▶ _REQUEST_:
In the records below, begin at the line that has "# Checks and export" and stop after the line that has "obj.matrix_parent_inverse = Matrix.Identity(4)"; quote those lines verbatim and nothing more.

▶ _Dataset items_:
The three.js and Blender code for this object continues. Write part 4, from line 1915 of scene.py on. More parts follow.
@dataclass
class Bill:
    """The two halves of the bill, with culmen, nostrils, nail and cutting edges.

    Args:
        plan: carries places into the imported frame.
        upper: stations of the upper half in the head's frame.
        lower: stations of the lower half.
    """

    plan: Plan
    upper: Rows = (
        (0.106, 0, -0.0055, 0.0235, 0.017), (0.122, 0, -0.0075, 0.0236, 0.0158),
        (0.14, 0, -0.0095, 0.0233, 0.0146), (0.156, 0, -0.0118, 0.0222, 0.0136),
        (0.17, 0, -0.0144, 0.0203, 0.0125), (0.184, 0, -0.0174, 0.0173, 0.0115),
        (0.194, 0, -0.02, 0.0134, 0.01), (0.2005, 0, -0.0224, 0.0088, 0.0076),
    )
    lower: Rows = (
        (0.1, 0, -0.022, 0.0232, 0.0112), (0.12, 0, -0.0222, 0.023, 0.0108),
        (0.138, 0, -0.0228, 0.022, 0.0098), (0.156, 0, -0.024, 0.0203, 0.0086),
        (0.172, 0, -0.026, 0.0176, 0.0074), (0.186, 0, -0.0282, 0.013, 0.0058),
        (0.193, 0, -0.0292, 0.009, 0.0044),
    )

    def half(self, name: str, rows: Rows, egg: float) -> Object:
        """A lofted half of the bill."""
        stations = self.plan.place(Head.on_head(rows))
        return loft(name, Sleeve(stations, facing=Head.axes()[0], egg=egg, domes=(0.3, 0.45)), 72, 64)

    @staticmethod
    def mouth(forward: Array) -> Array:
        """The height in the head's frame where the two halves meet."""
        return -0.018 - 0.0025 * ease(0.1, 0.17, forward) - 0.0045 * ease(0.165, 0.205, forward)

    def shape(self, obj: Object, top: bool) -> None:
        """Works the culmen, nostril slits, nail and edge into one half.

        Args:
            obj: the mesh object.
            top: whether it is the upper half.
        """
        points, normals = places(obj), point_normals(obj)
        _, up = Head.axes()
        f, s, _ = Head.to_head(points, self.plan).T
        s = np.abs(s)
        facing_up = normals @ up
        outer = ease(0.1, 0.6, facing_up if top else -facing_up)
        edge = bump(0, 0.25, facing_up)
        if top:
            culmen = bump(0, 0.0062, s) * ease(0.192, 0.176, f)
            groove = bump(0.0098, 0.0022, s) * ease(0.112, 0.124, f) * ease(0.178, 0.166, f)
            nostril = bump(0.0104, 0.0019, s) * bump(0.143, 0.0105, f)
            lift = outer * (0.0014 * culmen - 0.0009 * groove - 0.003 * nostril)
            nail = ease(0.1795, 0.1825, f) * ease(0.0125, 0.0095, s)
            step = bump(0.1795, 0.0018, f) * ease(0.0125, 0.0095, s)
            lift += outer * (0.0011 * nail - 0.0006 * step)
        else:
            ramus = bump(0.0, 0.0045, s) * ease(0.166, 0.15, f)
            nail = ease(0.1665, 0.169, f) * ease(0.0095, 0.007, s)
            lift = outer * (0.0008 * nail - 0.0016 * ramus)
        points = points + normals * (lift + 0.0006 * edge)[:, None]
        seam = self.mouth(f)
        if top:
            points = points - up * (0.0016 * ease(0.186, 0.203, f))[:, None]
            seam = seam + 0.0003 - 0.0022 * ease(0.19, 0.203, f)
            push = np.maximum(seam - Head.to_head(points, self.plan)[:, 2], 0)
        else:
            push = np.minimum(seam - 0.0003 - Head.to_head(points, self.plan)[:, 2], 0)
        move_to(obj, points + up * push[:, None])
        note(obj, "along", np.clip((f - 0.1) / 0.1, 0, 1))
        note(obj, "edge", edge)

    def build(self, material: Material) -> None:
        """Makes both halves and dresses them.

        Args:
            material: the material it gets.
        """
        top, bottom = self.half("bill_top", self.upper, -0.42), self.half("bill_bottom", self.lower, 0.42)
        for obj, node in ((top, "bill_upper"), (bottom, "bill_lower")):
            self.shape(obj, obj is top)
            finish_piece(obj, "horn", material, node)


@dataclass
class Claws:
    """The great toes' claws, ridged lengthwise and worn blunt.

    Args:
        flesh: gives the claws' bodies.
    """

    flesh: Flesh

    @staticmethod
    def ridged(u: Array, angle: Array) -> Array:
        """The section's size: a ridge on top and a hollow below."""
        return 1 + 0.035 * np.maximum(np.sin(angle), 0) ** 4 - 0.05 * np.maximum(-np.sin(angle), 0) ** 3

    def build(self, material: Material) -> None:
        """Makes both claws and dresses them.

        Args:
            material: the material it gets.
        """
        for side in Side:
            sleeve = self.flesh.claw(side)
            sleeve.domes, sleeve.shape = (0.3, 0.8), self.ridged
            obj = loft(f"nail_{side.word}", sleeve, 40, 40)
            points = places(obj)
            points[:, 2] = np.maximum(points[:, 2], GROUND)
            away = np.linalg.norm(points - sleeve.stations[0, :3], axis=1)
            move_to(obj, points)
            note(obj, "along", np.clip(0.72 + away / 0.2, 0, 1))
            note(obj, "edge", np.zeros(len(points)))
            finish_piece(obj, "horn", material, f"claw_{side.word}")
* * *
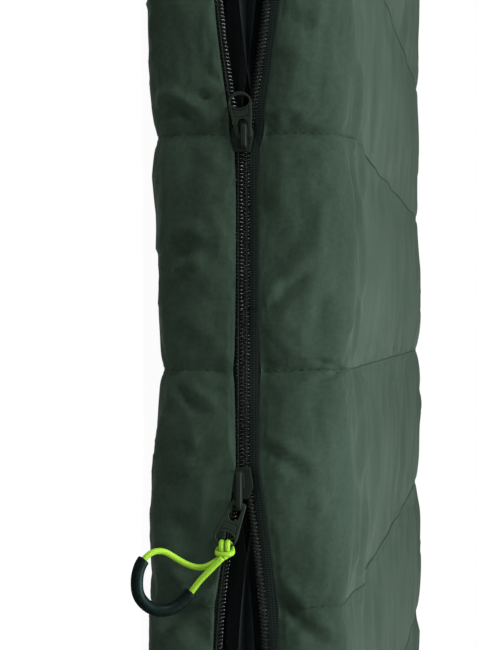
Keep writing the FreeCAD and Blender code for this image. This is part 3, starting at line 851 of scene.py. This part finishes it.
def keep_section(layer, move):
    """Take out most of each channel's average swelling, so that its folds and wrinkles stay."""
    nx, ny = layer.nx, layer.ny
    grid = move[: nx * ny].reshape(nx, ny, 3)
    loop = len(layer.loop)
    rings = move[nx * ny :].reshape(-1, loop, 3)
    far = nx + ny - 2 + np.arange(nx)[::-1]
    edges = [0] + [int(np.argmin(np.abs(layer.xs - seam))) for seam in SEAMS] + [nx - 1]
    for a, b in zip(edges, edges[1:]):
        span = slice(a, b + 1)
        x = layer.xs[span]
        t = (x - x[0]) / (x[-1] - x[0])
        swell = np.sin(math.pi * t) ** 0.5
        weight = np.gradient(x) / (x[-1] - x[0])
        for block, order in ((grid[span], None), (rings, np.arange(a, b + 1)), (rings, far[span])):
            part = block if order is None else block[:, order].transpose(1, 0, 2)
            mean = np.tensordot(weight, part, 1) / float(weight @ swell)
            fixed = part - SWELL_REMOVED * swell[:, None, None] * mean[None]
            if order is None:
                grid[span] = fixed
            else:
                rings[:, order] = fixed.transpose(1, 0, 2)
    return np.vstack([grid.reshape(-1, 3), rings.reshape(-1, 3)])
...
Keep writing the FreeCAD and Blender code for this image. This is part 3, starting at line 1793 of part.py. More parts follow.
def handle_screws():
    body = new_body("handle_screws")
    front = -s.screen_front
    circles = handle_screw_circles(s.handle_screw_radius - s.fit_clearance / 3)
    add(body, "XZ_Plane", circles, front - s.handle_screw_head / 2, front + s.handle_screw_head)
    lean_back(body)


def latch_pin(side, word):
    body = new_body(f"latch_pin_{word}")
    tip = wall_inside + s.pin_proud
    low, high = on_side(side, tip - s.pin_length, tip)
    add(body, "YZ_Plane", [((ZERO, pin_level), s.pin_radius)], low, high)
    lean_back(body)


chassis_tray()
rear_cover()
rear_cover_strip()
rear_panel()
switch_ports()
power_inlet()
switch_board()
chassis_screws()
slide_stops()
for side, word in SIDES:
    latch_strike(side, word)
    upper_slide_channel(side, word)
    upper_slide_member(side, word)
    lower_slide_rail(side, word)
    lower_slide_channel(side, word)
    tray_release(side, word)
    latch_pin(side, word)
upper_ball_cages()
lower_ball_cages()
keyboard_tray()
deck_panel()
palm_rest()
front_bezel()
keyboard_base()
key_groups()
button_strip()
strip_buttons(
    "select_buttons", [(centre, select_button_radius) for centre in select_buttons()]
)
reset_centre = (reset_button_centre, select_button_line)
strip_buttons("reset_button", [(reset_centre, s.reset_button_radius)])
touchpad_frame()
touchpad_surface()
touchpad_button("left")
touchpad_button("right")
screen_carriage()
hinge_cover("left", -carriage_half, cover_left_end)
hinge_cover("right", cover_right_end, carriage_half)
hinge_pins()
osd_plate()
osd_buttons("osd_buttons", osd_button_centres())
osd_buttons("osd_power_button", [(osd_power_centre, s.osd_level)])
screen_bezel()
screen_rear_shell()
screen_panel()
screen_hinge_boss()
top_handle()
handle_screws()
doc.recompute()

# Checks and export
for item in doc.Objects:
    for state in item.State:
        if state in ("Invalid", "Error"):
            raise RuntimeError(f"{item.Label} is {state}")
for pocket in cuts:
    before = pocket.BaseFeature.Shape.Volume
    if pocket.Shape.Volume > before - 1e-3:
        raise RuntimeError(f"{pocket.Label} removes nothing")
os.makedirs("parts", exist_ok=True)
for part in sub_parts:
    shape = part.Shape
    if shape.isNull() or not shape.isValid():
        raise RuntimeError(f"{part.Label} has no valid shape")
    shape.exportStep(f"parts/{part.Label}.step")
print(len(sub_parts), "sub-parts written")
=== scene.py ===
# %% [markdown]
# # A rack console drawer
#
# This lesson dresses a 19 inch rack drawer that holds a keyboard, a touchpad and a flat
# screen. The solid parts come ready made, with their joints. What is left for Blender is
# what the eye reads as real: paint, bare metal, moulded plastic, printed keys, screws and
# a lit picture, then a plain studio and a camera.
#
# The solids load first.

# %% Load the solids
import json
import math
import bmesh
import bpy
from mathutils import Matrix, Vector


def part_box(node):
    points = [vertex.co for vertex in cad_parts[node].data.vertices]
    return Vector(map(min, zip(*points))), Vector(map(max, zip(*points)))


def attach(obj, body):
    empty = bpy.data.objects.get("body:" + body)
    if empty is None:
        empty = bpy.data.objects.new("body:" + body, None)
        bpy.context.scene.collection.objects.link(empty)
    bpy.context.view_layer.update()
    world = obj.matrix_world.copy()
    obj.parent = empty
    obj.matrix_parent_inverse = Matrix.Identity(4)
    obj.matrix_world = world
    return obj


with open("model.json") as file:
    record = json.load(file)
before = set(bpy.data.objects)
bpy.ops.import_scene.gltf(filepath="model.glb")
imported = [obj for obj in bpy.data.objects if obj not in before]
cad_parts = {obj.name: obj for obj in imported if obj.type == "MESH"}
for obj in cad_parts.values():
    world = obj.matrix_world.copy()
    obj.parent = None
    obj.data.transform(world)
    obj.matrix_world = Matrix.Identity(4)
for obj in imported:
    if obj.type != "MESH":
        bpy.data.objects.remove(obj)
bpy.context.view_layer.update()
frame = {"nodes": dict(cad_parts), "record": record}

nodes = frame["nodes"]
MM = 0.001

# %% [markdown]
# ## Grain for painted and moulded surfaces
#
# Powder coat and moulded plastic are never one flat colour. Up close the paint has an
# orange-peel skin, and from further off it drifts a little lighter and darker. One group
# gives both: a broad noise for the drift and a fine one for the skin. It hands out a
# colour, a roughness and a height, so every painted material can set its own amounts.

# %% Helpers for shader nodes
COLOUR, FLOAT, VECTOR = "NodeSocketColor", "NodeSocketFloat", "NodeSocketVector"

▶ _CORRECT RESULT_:
# Checks and export
for item in doc.Objects:
    for state in item.State:
        if state in ("Invalid", "Error"):
            raise RuntimeError(f"{item.Label} is {state}")
for pocket in cuts:
    before = pocket.BaseFeature.Shape.Volume
    if pocket.Shape.Volume > before - 1e-3:
        raise RuntimeError(f"{pocket.Label} removes nothing")
os.makedirs("parts", exist_ok=True)
for part in sub_parts:
    shape = part.Shape
    if shape.isNull() or not shape.isValid():
        raise RuntimeError(f"{part.Label} has no valid shape")
    shape.exportStep(f"parts/{part.Label}.step")
print(len(sub_parts), "sub-parts written")
=== scene.py ===
# %% [markdown]
# # A rack console drawer
#
# This lesson dresses a 19 inch rack drawer that holds a keyboard, a touchpad and a flat
# screen. The solid parts come ready made, with their joints. What is left for Blender is
# what the eye reads as real: paint, bare metal, moulded plastic, printed keys, screws and
# a lit picture, then a plain studio and a camera.
#
# The solids load first.

# %% Load the solids
import json
import math
import bmesh
import bpy
from mathutils import Matrix, Vector


def part_box(node):
    points = [vertex.co for vertex in cad_parts[node].data.vertices]
    return Vector(map(min, zip(*points))), Vector(map(max, zip(*points)))


def attach(obj, body):
    empty = bpy.data.objects.get("body:" + body)
    if empty is None:
        empty = bpy.data.objects.new("body:" + body, None)
        bpy.context.scene.collection.objects.link(empty)
    bpy.context.view_layer.update()
    world = obj.matrix_world.copy()
    obj.parent = empty
    obj.matrix_parent_inverse = Matrix.Identity(4)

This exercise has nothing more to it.